** DIRECTIONS FOR THIS TASK **
Repeat the line that contains "Write the build123d", the line that contains "bevel_tilt = 58.0", and all lines between them, exactly and with no other lines.

** INPUT ROWS **
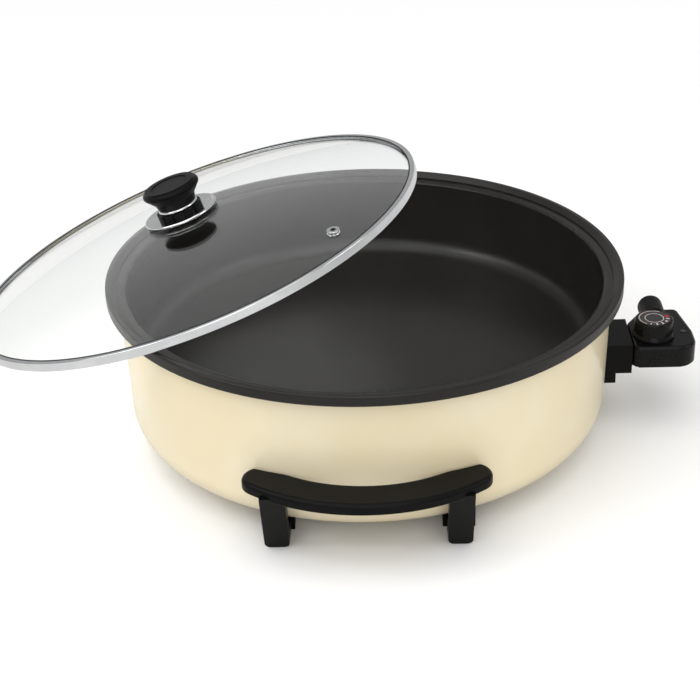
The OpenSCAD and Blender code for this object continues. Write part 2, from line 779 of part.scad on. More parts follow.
module probe_cover() {
    color("#222222") difference() {
        plug_top_slab(plug_mid, plug_top);
        translate([0, 0, plug_mid - 1]) linear_extrude(plug_height - plug_split - plug_wall + 1)
            intersection() {
                plug_outline(4.6);
                translate([nose_face + nose_wall, -60]) square([100, 120]);
            }
        translate([dial_x, dial_y, plug_mid]) cylinder(r = shaft_radius + 0.3, h = 30);
        translate([plug_end - 8, -0.5, plug_mid]) cylinder(r = lens_radius + 0.02, h = 30);
        for (p = plug_screw_places) translate([p[0], p[1], plug_mid - 1])
            cylinder(r = plug_screw_radius + 0.01, h = 5.5);
        translate([gland_x, gland_start, gland_z]) rotate([-90, 0, 0])
            cylinder(r = gland_radius + 0.02, h = 80);
    }
}

module probe_screws() {
    color("#8f9296") for (p = plug_screw_places)
        translate([p[0], p[1], plug_bottom + 1.2]) {
            cylinder(r = 2.3, h = 1.3);
            cylinder(r = plug_screw_radius, h = plug_split + 2.5);
        }
}

module cord_gland() {
    color("#1d1d1d") difference() {
        translate([gland_x, gland_start, gland_z]) rotate([-90, 0, 0]) {
            cylinder(r = gland_radius, h = 12 + gland_length - 3);
            translate([0, 0, 9 + gland_length]) rotate_extrude() {
                translate([gland_radius - 3, 0]) circle(3);
                square([gland_radius - 3, 3]);
            }
        }
        translate([gland_x, gland_start - 1, gland_z]) rotate([-90, 0, 0])
            cylinder(r = cord_hole_radius, h = 80);
        translate([gland_x, gland_start - 1, gland_z]) rotate([-90, 0, 0])
            cylinder(r = gland_radius - 2.5, h = 9);
    }
}

module pilot_lens() {
    color("#7a1512") translate([plug_end - 8, -0.5, plug_top - plug_wall - 1])
        cylinder(r = lens_radius, h = plug_wall + 1.4);
}

module sensor_rod() {
    color("#c9ccd0") translate([nose_x - rod_reach, 0, socket_height]) rotate([0, 90, 0]) {
        translate([0, 0, rod_radius]) sphere(rod_radius);
        translate([0, 0, rod_radius])
            cylinder(r = rod_radius, h = rod_reach + nose_face + nose_wall - nose_x - rod_radius);
    }
}

module probe_contacts() {
    color("#cdb36d") both_sides() translate([nose_x + 0.4, pin_offset, socket_height])
        rotate([0, 90, 0]) difference() {
            cylinder(r = contact_radius, h = 13);
            translate([0, 0, -1]) cylinder(r = pin_radius + contact_gap, h = 12.6);
        }
}

module thermostat_block() {
    x0 = nose_face + nose_wall + 0.1;
    color("#5a4a3a") translate([x0, dial_y - 12, plug_bottom + plug_wall])
        cube([26, 26, block_top - plug_bottom - plug_wall]);
}

module dial_shaft() {
    color("#b9bcc0") translate([dial_x, dial_y, block_top + 0.05])
        cylinder(r = shaft_radius, h = dial_low + 10 - block_top);
}

module dial_knob() {
    r = dial_radius;
    s = dial_skirt_radius;
    h = dial_height;
    color("#161616") translate([dial_x, dial_y, dial_low]) difference() {
        rotate_extrude() {
            polygon([[0, 0], [s, 0], [s, 1.6], [r, 4.4], [r - 0.3, h - 2], [r - 2.3, h - 2],
                     [r - 2.3, h - 0.6], [0, h - 0.6]]);
            translate([r - 2.3, h - 2]) circle(2);
        }
        translate([0, 0, -1]) cylinder(r = shaft_radius + 0.02, h = 11.1);
        translate([0, 0, h - 0.6]) cylinder(r = face_radius + 0.05, h = 2);
    }
}

module dial_face() {
    color("#241a1a") translate([dial_x, dial_y, dial_top - 0.6])
        cylinder(r = face_radius, h = 0.5);
}

module lid_glass() {
    color("#c8d6d8", 0.35) place_lid() difference() {
        rotate_extrude() intersection() {
            difference() {
                translate([0, dome_z]) circle(dome_r + glass_thickness, $fn = 360);
                translate([0, dome_z]) circle(dome_r, $fn = 360);
            }
            translate([lid_screw_radius + 0.8, band_sheet])
                square([glass_r - lid_screw_radius - 0.8, dome_rise + glass_thickness]);
        }
        translate([0, 0, dome_z]) rotate([0, asin(vent_distance / dome_r), vent_turn])
            translate([0, 0, dome_r - 5]) cylinder(r = vent_radius - 0.6, h = 20);
    }
}

module lid_band() {
    r = band_sheet;
    color("#c9ccd0") place_lid() rotate_extrude() {
        translate([lip_r, 0]) square([band_lip - r, band_sheet]);
        translate([lip_r + 0.8, band_height - band_sheet])
            square([band_lip - r - 0.8, band_sheet]);
        translate([lid_r - band_sheet, r]) square([band_sheet, band_height - 2 * r]);
        intersection() {
            for (z = [r, band_height - r]) translate([lid_r - r, z]) circle(r);
            translate([lid_r - r - small, 0]) square([r + 1, band_height]);
        }
    }
}

module vent_eyelet() {
    color("#d3d5d8") place_lid() translate([0, 0, dome_z])
        rotate([0, asin(vent_distance / dome_r), vent_turn]) translate([0, 0, dome_r])
            rotate_extrude() {
                translate([vent_hole_radius, -1.1])
                    square([vent_radius - 0.9 - vent_hole_radius, glass_thickness + 2.1]);
                translate([vent_hole_radius, -1.1])
                    square([vent_radius - vent_hole_radius, 0.95]);
                translate([vent_hole_radius, glass_thickness + 0.05])
                    square([vent_radius - vent_hole_radius - 0.5, 0.95]);
                translate([vent_radius - 0.5, glass_thickness + 0.55]) circle(0.5);
            }
}

module lid_washers() {
    low = sqrt(pow(dome_r, 2) - pow(lid_washer_radius, 2)) + dome_z;
    color("#3a3a3a") place_lid() difference() {
        union() {
            translate([0, 0, glass_top + 0.02])
                cylinder(r = lid_washer_radius + 1, h = washer_rubber - 0.02);
            translate([0, 0, low - washer_rubber - 0.02])
                cylinder(r = lid_washer_radius, h = washer_rubber);
        }
        translate([0, 0, low - 10]) cylinder(r = lid_screw_radius + 0.4, h = 30);
    }
}

module knob_dish() {
    color("#d8dadd") place_lid() rotate_extrude() {
        translate([lid_screw_radius + 0.4, dish_z])
            square([dish_flat - lid_screw_radius - 0.4, dish_sheet]);
        polygon([[dish_flat - small, dish_z], [dish_radius - 0.5, dish_z + dish_rise],
                 [dish_radius - 0.5, dish_z + dish_rise + dish_sheet],
                 [dish_flat - small, dish_z + dish_sheet]]);
        translate([dish_radius - 0.5, dish_z + dish_rise + dish_sheet / 2])
            circle(dish_sheet / 2);
    }
}

module knob_base() {
    color("#1a1a1a") place_lid() difference() {
        translate([0, 0, base_z]) cylinder(r = base_radius, h = base_height);
        translate([0, 0, base_z - 1]) cylinder(r = lid_screw_radius + 0.4, h = 20);
        for (a = [0:30:150]) rotate([0, 0, a])
            for (s = [-1, 1]) translate([s * (base_radius - 0.4) - 1, -0.8, base_z - 1])
                cube([2, 1.6, base_height + 2]);
    }
}

module knob_ring() {
    color("#d8dadd") place_lid() difference() {
        translate([0, 0, collar_z]) rotate_extrude() {
            square([collar_radius - 1.5, collar_height]);
            translate([collar_radius - 1.5, collar_height / 2]) circle(collar_height / 2);
        }
        translate([0, 0, collar_z - 1]) cylinder(r = lid_screw_radius + 0.4, h = 20);
    }
}

module knob_cap() {
    r = cap_radius;
    h = cap_height;
    color("#232323") place_lid() translate([0, 0, cap_z]) difference() {
        rotate_extrude() {
            difference() {
                union() {
                    polygon([[0, 0], [collar_radius - 1, 0], [collar_radius + 0.6, 5.5],
                             [r - 0.85, h - 6.2], [r - 3, h], [0, h]]);
                    translate([r - 3, h - 4.2]) circle(3);
                    translate([r - 3 - small, h - 4.2]) polygon([[-3, 0], [0, 0], [-1.2, 4.2], [-3, 4.2]]);
                }
                translate([groove_radius, h]) circle(0.9);
                translate([0, h - 0.7]) square([groove_radius, 3]);
            }
        }
        translate([0, 0, -1]) cylinder(r = lid_screw_radius + 0.03, h = 12);
    }
}

module lid_screw() {
    low = sqrt(pow(dome_r, 2) - pow(lid_washer_radius, 2)) + dome_z - washer_rubber - 0.02;
    color("#b9bcc0") place_lid() {
        translate([0, 0, low]) mirror([0, 0, 1]) cylinder(r = 7, h = 1.2);
        translate([0, 0, low - 3]) cylinder(r = 4.5, h = 2.5);
        translate([0, 0, low - 1]) cylinder(r = lid_screw_radius, h = cap_z + 9 - low);
    }
}

outer_shell();
pan_liner();
heat_spreader();
heating_element();
element_terminals();
heat_shield();
centre_stud();
stud_spacers();
centre_nut();
front_handle();
rear_handle();
handle_screws();
handle_nuts();
socket_guard();
sensor_sleeve();
guard_screws();
guard_nuts();
probe_base();
probe_cover();
probe_screws();
cord_gland();
pilot_lens();
sensor_rod();
probe_contacts();
thermostat_block();
dial_shaft();
dial_knob();
dial_face();
lid_glass();
lid_band();
vent_eyelet();
lid_washers();
knob_dish();
knob_base();
knob_ring();
knob_cap();
lid_screw();
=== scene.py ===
"""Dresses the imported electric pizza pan: finishes, dial print, fittings, light and camera."""

import json
import logging
import math
from dataclasses import dataclass
from enum import Enum

import bpy
from mathutils import Euler, Matrix, Vector


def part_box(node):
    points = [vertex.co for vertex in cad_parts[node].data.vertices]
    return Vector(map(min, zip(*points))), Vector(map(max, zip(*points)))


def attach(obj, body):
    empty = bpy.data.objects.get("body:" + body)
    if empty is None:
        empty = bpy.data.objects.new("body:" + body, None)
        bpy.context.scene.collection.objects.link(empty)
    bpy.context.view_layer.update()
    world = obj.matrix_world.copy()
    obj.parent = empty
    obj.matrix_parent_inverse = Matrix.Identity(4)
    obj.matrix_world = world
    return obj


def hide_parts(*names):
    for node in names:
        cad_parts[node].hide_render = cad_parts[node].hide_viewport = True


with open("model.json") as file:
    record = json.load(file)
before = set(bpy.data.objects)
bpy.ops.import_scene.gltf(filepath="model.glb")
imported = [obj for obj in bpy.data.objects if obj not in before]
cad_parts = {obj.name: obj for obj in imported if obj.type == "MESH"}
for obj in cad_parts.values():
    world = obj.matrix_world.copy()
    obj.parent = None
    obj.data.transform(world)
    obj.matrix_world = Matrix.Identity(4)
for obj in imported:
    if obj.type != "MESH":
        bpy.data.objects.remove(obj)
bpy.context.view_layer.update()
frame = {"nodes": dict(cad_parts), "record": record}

LOG = logging.getLogger("pizza_pan")
MM = 0.001
UM = 1e-6
WHITE = (1.0, 1.0, 1.0, 1.0)
# the lid's lean, as part.scad has it
LID_CENTRE = (-0.1438, 0.0581, 0.138055)
LID_TILT = math.radians(18.49)
LID_TURN = math.radians(170.92)
# noise levels between which one tone passes into the other, and one roughness into the other
TONE_FROM, TONE_TO = 0.35, 0.65
ROUGH_FROM, ROUGH_TO = 0.3, 0.7
# size of the roughness drift as a share of the tone's
ROUGH_SHARE = 0.6
# specks that handling leaves: their size, the noise levels they rise between, and how full they get
SPECK_MM = 1.1
SPECK_FROM, SPECK_TO, SPECK_DEPTH = 0.66, 0.78, 0.5


class Body(Enum):
    """The moving bodies that a piece can ride on."""

    PAN = "pan"
    PLUG = "plug"
    DIAL = "dial"
    LID = "lid"


class Grain(Enum):
    """How a surface was worked, which sets the pattern of its fine relief."""

    MOULDED = "moulded"
    ENAMELLED = "enamelled"
    SPUN = "spun"
    DRAWN = "drawn"


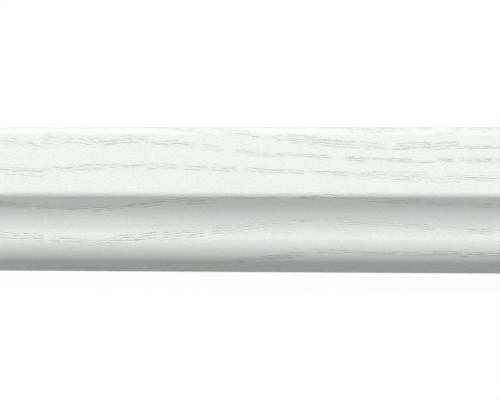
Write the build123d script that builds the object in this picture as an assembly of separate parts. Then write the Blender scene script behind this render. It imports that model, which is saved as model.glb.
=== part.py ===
from build123d import *
import os
from math import cos, radians, sin

# Cornice moulding: one length of milled and wrapped stock, cut square at both ends.
# It lies on its flat back, as it would on a floor or a rack, with its face up.
# X runs along the stock, +Y points to the moulding's top edge and +Z out of its face.
# The origin is the middle of the flat back.
# From the top edge down, the face is an upright fascia, a short splay that runs back
# under it, a hollow cove, a convex roll, a short bevel that the roll runs out in and,
# underneath, the narrow seat that stands on the cabinet. From splay to bevel each meets
# the next without an edge, so that the film can follow.

# Lengths in mm
stock_length = 2400.0
stock_depth = 38.0  # the board that the section is milled from, back to fascia
fascia_height = 23.4
splay_height = 3.6
cove_height = 10.6
roll_height = 8.8
bevel_height = 3.6

# Tilt of the face from upright, in degrees, leaning back towards the foot
splay_tilt = 46.0
waist_tilt = 3.0  # where the cove turns into the roll
bevel_tilt = 58.0

# Eased edges: the film breaks if it is folded over a sharp one
head_radius = 3.0
drip_radius = 3.0  # the edge under the fascia
foot_radius = 1.0
back_radius = 0.8

face_height = fascia_height + splay_height + cove_height + roll_height + bevel_height
head = face_height / 2
foot = -face_height / 2

# Each curve's radius follows from the height that it climbs between its two tilts
splay_length = splay_height / cos(radians(splay_tilt))
cove_radius = cove_height / (sin(radians(splay_tilt)) - sin(radians(waist_tilt)))
roll_radius = roll_height / (sin(radians(bevel_tilt)) - sin(radians(waist_tilt)))
bevel_length = bevel_height / cos(radians(bevel_tilt))


def eased(section, corner, radius):
    """Rounds the one corner of the section that lies at this place."""
    return fillet(section.vertices().sort_by_distance(corner)[0], radius)


def moulding_section():
    """The closed outline across the stock: each line starts where the last one ends."""
    with BuildSketch(Plane.YZ) as section:
        with BuildLine():
            fascia = Line((head, stock_depth), (head - fascia_height, stock_depth))
            splay = PolarLine(fascia @ 1, splay_length, 180 + splay_tilt)
            cove = JernArc(splay @ 1, splay % 1, cove_radius, waist_tilt - splay_tilt)
            roll = JernArc(cove @ 1, cove % 1, roll_radius, bevel_tilt - waist_tilt)
            bevel = PolarLine(roll @ 1, bevel_length, 180 + bevel_tilt)
            seat = Line(bevel @ 1, (foot, 0))
            back = Line(seat @ 1, (head, 0))
            Line(back @ 1, fascia @ 0)
        make_face()
        eased(section, fascia @ 0, head_radius)
        eased(section, fascia @ 1, drip_radius)
        eased(section, bevel @ 1, foot_radius)
        eased(section, seat @ 1, back_radius)
        eased(section, back @ 1, back_radius)
    return section.sketch


def cornice_moulding():
    """The section run along the whole length, half of it to each side of the origin."""
    return extrude(moulding_section(), amount=stock_length / 2, both=True)


os.makedirs("parts", exist_ok=True)
export_step(cornice_moulding(), "parts/cornice_moulding.step")
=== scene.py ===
# %% [markdown]
# # A cornice moulding
# The object is one length of cornice moulding: board milled to a section, wrapped all
# round its face in white film with a wood grain, and cut square at both ends. It lies on
# its flat back with its face up, and the camera looks down on the middle of its length.
# The frame holds the moulding's solid in metres. This script makes the piece that shows,
# its finish, a floor, the lamps and the camera.

from math import cos, pi, radians, sin, tan

import bmesh
import bpy
from mathutils import Matrix, Vector


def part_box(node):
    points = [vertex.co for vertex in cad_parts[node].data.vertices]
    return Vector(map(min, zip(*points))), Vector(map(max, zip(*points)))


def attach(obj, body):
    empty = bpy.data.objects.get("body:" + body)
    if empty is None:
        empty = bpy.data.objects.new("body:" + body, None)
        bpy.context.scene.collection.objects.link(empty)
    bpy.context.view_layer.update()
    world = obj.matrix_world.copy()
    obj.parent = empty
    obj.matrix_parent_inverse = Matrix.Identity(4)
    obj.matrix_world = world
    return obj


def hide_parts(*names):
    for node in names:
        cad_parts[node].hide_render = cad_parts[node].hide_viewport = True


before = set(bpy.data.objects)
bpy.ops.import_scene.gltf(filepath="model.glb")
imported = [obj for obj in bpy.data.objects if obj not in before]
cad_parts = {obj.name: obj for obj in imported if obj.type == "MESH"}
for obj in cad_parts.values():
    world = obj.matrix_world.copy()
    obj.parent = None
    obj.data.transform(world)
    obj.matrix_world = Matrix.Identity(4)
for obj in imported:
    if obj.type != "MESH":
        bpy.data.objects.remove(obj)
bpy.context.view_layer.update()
stock_low, stock_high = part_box("cornice_moulding")
print("stock", [round(side * 1000, 2) for side in stock_high - stock_low], "mm")

# %% [markdown]
# ## The section
# A section like this could be a curve with a profile, a spin, or a bevel on a box. Here a
# pen walks round it, because that is how it is dimensioned: straight runs and bends, each
# tangent to the last. The pen pulls a vertex along with extrude for a run and turns it
# with spin for a bend. It notes how far it has walked at each vertex, and the wood grain
# of the film uses that distance later, since the film was a flat sheet before it was
# wrapped.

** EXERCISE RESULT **
Write the build123d script that builds the object in this picture as an assembly of separate parts. Then write the Blender scene script behind this render. It imports that model, which is saved as model.glb.
=== part.py ===
from build123d import *
import os
from math import cos, radians, sin

# Cornice moulding: one length of milled and wrapped stock, cut square at both ends.
# It lies on its flat back, as it would on a floor or a rack, with its face up.
# X runs along the stock, +Y points to the moulding's top edge and +Z out of its face.
# The origin is the middle of the flat back.
# From the top edge down, the face is an upright fascia, a short splay that runs back
# under it, a hollow cove, a convex roll, a short bevel that the roll runs out in and,
# underneath, the narrow seat that stands on the cabinet. From splay to bevel each meets
# the next without an edge, so that the film can follow.

# Lengths in mm
stock_length = 2400.0
stock_depth = 38.0  # the board that the section is milled from, back to fascia
fascia_height = 23.4
splay_height = 3.6
cove_height = 10.6
roll_height = 8.8
bevel_height = 3.6

# Tilt of the face from upright, in degrees, leaning back towards the foot
splay_tilt = 46.0
waist_tilt = 3.0  # where the cove turns into the roll
bevel_tilt = 58.0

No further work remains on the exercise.